EXERCISE GOAL: Give back the exact lines spanning from the line with "Write the OpenSCAD" to the line with "right_fold_dir = 65; // [64.5:0.5:65.5]", with both of those lines included and no others.

(Scripts that build objects)
————————

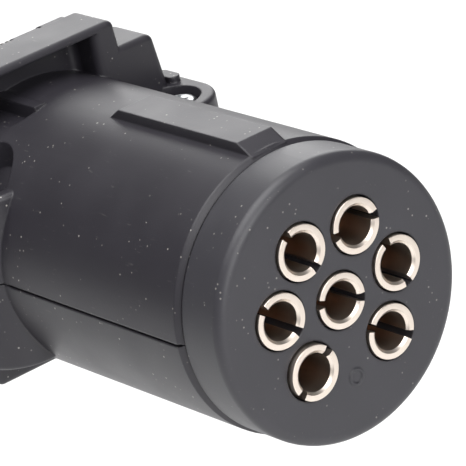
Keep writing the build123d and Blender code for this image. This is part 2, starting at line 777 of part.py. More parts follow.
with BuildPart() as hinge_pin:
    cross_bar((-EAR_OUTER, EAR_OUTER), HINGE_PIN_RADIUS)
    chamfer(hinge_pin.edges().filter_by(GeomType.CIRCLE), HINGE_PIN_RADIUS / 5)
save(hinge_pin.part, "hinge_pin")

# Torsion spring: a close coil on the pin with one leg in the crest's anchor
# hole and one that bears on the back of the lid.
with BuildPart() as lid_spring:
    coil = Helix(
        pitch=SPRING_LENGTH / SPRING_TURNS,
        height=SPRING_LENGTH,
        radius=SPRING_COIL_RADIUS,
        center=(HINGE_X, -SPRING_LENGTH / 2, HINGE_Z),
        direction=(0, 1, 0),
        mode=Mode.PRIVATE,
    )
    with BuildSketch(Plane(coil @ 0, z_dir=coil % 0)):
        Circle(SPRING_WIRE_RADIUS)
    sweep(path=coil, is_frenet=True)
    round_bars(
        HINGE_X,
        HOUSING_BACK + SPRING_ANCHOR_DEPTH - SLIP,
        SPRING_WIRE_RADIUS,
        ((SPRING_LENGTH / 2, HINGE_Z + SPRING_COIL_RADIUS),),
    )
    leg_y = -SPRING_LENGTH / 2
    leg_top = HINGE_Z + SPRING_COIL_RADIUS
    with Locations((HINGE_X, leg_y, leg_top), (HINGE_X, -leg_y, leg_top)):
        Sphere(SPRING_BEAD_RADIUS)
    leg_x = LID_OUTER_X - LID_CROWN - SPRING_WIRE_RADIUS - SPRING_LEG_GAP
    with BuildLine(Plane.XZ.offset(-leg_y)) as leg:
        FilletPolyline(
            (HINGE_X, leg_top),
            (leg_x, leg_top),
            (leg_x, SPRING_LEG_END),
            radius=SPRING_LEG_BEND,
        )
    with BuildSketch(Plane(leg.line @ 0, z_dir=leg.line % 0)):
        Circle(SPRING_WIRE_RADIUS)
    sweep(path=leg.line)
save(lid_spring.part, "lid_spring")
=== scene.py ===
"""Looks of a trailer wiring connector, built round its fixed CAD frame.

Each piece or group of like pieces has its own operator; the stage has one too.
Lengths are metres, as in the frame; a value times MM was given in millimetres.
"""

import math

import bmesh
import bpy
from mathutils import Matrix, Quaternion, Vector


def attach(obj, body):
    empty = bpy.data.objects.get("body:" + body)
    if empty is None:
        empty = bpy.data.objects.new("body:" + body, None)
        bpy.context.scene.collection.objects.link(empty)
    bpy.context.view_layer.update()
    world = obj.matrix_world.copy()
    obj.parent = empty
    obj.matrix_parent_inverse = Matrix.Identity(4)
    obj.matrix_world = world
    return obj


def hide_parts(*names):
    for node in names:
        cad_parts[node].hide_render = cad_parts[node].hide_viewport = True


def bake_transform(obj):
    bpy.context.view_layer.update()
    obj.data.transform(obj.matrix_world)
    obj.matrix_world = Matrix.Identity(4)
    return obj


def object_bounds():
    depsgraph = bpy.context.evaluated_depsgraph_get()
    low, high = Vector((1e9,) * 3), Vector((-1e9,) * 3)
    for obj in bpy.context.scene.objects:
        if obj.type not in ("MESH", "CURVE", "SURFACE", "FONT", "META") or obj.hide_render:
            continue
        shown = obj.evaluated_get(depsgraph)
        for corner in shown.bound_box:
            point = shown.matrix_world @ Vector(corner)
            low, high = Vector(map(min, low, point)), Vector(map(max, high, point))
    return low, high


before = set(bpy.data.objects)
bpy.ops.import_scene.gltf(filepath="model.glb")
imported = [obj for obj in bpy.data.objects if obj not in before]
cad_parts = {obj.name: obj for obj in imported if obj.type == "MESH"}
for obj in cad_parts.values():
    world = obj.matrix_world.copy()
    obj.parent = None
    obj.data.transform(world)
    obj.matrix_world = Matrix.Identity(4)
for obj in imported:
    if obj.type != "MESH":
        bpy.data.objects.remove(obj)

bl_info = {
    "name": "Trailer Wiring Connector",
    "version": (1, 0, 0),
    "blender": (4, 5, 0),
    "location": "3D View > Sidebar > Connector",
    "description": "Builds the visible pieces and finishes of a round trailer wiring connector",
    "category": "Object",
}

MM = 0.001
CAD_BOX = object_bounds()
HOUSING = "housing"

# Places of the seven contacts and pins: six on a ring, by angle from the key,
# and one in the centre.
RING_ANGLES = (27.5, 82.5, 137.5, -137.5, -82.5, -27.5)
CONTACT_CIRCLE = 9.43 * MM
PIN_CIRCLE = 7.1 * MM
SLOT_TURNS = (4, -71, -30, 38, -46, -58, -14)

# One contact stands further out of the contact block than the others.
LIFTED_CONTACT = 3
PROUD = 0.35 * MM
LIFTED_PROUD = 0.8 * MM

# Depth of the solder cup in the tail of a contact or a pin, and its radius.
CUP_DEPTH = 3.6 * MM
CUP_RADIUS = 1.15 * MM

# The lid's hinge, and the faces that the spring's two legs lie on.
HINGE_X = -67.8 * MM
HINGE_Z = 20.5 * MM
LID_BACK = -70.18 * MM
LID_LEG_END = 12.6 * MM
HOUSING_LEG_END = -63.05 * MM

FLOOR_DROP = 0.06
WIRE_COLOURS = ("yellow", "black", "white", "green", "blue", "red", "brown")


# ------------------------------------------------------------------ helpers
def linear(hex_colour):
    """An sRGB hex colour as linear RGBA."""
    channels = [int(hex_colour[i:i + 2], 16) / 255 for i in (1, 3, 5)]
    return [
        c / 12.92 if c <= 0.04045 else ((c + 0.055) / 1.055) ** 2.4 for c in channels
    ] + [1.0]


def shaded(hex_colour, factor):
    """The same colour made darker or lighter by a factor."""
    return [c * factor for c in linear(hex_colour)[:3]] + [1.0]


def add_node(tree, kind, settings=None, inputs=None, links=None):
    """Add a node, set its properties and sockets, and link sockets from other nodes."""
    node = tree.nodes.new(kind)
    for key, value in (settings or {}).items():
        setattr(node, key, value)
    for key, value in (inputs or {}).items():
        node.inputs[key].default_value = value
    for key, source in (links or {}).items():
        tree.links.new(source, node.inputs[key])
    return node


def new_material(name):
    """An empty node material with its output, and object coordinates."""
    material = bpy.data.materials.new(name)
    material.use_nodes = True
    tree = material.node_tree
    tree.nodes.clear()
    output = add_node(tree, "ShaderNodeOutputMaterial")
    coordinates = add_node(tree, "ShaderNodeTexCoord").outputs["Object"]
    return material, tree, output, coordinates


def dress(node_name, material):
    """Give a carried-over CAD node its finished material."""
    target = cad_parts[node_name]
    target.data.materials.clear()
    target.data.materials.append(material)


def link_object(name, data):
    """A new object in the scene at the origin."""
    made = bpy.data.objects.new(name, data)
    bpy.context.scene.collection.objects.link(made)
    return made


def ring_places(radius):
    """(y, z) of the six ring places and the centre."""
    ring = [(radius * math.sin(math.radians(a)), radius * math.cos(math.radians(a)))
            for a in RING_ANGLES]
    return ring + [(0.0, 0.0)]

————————

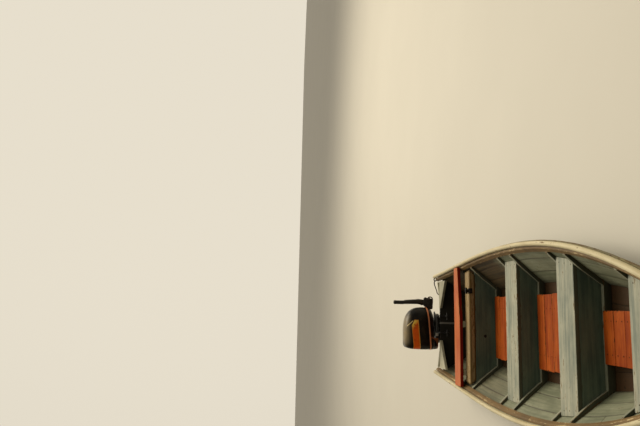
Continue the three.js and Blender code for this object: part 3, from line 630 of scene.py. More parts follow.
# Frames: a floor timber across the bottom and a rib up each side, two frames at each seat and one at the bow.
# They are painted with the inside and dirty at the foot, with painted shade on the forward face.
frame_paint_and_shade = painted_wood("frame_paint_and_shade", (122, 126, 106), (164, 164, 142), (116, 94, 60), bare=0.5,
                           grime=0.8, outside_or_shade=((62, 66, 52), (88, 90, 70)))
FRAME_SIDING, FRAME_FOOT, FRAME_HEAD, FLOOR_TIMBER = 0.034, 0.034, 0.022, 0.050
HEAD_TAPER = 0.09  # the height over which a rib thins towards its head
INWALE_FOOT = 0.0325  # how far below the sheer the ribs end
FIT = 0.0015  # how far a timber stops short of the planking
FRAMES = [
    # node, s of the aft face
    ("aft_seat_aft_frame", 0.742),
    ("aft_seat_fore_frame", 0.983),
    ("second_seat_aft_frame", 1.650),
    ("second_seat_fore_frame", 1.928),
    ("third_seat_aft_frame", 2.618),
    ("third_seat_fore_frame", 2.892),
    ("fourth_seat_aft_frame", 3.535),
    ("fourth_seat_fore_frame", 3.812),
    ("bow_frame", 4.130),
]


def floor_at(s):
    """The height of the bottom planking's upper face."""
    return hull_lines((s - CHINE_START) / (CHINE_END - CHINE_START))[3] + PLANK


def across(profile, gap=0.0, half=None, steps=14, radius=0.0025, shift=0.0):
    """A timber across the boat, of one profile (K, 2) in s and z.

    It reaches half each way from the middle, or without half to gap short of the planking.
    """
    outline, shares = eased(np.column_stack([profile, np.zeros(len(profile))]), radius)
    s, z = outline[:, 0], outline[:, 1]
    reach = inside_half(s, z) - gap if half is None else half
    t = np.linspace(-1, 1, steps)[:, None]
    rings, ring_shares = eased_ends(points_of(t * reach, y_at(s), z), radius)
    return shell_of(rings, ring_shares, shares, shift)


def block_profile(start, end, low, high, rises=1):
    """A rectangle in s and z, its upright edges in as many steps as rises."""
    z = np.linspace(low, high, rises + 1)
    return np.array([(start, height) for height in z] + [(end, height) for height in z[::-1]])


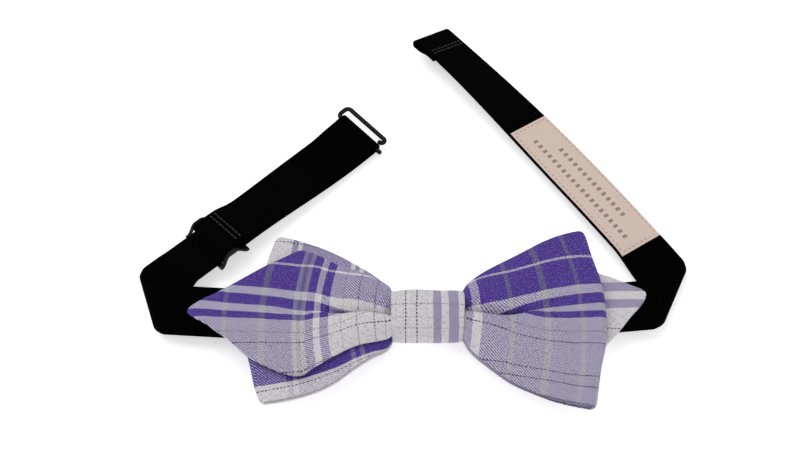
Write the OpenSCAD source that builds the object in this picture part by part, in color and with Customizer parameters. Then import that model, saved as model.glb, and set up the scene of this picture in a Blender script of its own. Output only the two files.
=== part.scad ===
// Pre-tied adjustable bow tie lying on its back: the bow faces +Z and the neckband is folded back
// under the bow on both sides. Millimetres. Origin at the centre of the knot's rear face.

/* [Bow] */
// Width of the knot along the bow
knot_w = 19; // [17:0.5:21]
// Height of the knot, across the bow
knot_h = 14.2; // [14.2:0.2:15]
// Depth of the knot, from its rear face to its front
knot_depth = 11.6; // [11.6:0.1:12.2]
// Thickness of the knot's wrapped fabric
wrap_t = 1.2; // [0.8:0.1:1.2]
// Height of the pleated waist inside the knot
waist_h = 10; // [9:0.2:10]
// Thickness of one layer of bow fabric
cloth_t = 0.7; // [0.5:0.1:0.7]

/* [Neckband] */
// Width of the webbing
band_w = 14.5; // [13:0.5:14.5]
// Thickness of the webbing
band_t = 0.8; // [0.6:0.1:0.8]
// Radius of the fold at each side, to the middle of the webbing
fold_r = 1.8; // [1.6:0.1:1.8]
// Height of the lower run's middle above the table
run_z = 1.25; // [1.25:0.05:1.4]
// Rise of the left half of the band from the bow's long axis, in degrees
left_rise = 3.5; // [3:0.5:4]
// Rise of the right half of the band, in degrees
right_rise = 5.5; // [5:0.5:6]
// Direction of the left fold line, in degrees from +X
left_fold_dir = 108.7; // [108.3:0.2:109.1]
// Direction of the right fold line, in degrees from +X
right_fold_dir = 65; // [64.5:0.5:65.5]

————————

RESULT OF THE EXERCISE:
Write the OpenSCAD source that builds the object in this picture part by part, in color and with Customizer parameters. Then import that model, saved as model.glb, and set up the scene of this picture in a Blender script of its own. Output only the two files.
=== part.scad ===
// Pre-tied adjustable bow tie lying on its back: the bow faces +Z and the neckband is folded back
// under the bow on both sides. Millimetres. Origin at the centre of the knot's rear face.

/* [Bow] */
// Width of the knot along the bow
knot_w = 19; // [17:0.5:21]
// Height of the knot, across the bow
knot_h = 14.2; // [14.2:0.2:15]
// Depth of the knot, from its rear face to its front
knot_depth = 11.6; // [11.6:0.1:12.2]
// Thickness of the knot's wrapped fabric
wrap_t = 1.2; // [0.8:0.1:1.2]
// Height of the pleated waist inside the knot
waist_h = 10; // [9:0.2:10]
// Thickness of one layer of bow fabric
cloth_t = 0.7; // [0.5:0.1:0.7]

/* [Neckband] */
// Width of the webbing
band_w = 14.5; // [13:0.5:14.5]
// Thickness of the webbing
band_t = 0.8; // [0.6:0.1:0.8]
// Radius of the fold at each side, to the middle of the webbing
fold_r = 1.8; // [1.6:0.1:1.8]
// Height of the lower run's middle above the table
run_z = 1.25; // [1.25:0.05:1.4]
// Rise of the left half of the band from the bow's long axis, in degrees
left_rise = 3.5; // [3:0.5:4]
// Rise of the right half of the band, in degrees
right_rise = 5.5; // [5:0.5:6]
// Direction of the left fold line, in degrees from +X
left_fold_dir = 108.7; // [108.3:0.2:109.1]
// Direction of the right fold line, in degrees from +X
right_fold_dir = 65; // [64.5:0.5:65.5]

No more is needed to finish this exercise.